Brocksbushes Farm Shop has a tea room that is truly farm-to-fork. They use eggs from their hens, fruit from their fields in pies, and the beef in their casserole is often from a neighbouring farmer they partner with. In summer, their strawberry tarts contain berries you might have picked yourself an hour before! It’s a bright, cheerful café where you can literally see the poly tunnels and fields that produced much of what’s on your plate. After tea, you can stroll out and pick some raspberries or sunflowers to take home.

The Wild Cow (Eglingham)

An intriguing small restaurant attached to a micro-dairy farm that produces artisan cheese. They integrate their dairy output into the menu fully – think halloumi made that morning grilled for your salad, or a cheesecake starring their own goat curd. The farm also rears rare breed cattle and the chef uses every cut – braised shorthorn beef cheeks, grilled striploin, broth made from bones, etc. Vegetables come from their polytunnel and herb garden just outside the kitchen.

Community-Based Eating

The Hearth Café (Horsley)

Housed in a converted church, The Hearth is a community arts centre with a café that doubles as a community dining room. They host a Communi-Tea” every Thursday where villagers, especially older folks living alone, come for a hot meal, tea, and a chat, all on a pay-what-you-can honesty basis. The food is often prepared by local volunteers or youth doing Duke of Edinburgh service, using ingredients donated from nearby gardens or allotments.
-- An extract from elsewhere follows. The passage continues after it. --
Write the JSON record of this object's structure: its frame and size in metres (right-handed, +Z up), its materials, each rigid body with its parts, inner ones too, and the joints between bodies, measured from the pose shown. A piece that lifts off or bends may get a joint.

One week it might be shepherd’s pie, the next a simple stew or mince & dumplings – proper comfort food.

Men’s Pie Club (Amble & Ashington)

An initiative that started in Tyneside and expanded to South East Northumberland: groups of men, particularly those who might be socially isolated or dealing with mental health issues, meet weekly to cook and eat pies together. They make a different pie each week (steak & ale, chicken & mushroom, Cornish pasty, etc.), guided by a facilitator, then sit and eat as a group. It’s been a huge hit; some men who barely spoke now laugh and swap recipe tweaks, and check on each other through the week.

Food & Friendship (Berwick)

 A project by Berwick Community Trust that combines cooking classes with communal eating. Participants from all walks (youth, retirees, new residents, etc.) meet to cook a nutritious meal together under guidance of a local chef, learning affordable recipes and kitchen skills. Then they all sit to enjoy what’s been made. It addresses cooking confidence and social connection.